> **Task details**
Write out exactly the lines between the line containing "The three.js and" and the line containing "return patches +", including both of those lines, and nothing more.

> **Data supplied**
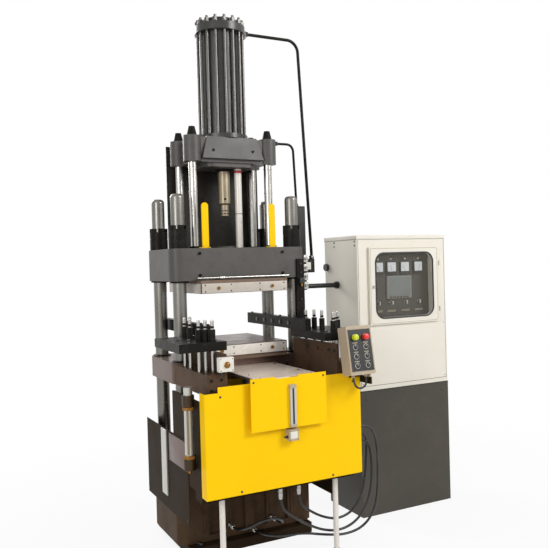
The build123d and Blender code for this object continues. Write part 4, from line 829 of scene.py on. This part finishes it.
...
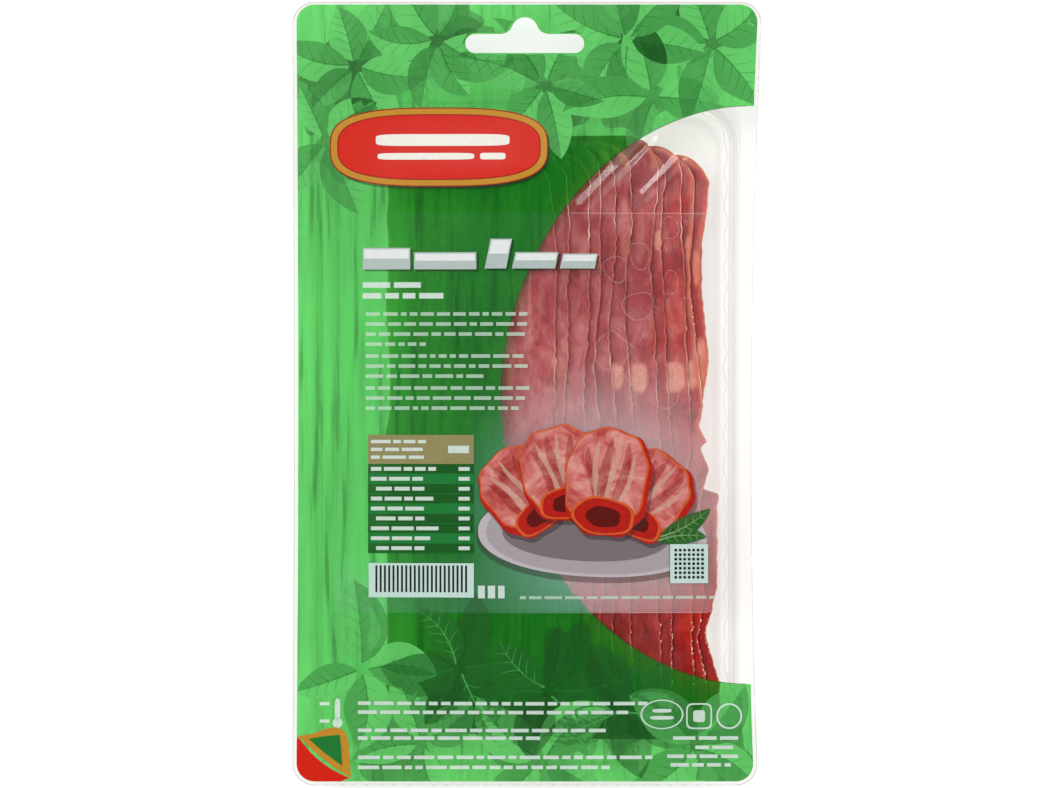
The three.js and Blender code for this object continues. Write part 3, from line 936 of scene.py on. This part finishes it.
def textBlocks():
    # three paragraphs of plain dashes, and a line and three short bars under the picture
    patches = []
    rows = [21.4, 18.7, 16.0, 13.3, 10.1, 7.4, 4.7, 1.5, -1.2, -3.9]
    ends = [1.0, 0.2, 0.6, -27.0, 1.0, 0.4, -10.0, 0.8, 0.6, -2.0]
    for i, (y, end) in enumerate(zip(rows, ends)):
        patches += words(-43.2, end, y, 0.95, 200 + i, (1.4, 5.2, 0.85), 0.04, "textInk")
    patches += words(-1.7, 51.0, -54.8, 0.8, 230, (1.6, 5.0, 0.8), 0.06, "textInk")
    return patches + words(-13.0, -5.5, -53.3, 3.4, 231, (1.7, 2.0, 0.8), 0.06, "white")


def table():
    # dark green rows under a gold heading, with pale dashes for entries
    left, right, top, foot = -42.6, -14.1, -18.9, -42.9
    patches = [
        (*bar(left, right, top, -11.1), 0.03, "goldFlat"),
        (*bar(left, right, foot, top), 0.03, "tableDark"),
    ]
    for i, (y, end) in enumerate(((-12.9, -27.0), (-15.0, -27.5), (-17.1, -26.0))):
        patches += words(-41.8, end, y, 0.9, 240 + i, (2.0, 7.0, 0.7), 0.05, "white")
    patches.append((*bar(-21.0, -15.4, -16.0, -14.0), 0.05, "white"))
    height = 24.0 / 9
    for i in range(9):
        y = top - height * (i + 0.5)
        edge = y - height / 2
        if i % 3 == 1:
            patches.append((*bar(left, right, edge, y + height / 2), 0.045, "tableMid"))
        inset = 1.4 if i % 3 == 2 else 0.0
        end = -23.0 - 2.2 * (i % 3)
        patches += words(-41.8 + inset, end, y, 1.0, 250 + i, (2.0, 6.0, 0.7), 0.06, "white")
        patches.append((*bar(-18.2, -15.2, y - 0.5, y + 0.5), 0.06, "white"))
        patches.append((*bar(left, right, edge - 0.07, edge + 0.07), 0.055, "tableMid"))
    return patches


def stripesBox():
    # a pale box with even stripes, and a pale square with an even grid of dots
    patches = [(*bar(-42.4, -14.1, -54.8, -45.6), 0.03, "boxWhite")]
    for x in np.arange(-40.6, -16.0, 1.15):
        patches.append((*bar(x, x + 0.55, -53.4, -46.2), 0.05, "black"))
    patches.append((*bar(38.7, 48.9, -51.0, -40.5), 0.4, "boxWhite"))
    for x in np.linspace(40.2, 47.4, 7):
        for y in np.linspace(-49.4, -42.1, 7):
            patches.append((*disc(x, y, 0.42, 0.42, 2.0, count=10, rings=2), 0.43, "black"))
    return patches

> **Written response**
The three.js and Blender code for this object continues. Write part 3, from line 936 of scene.py on. This part finishes it.
def textBlocks():
    # three paragraphs of plain dashes, and a line and three short bars under the picture
    patches = []
    rows = [21.4, 18.7, 16.0, 13.3, 10.1, 7.4, 4.7, 1.5, -1.2, -3.9]
    ends = [1.0, 0.2, 0.6, -27.0, 1.0, 0.4, -10.0, 0.8, 0.6, -2.0]
    for i, (y, end) in enumerate(zip(rows, ends)):
        patches += words(-43.2, end, y, 0.95, 200 + i, (1.4, 5.2, 0.85), 0.04, "textInk")
    patches += words(-1.7, 51.0, -54.8, 0.8, 230, (1.6, 5.0, 0.8), 0.06, "textInk")
    return patches + words(-13.0, -5.5, -53.3, 3.4, 231, (1.7, 2.0, 0.8), 0.06, "white")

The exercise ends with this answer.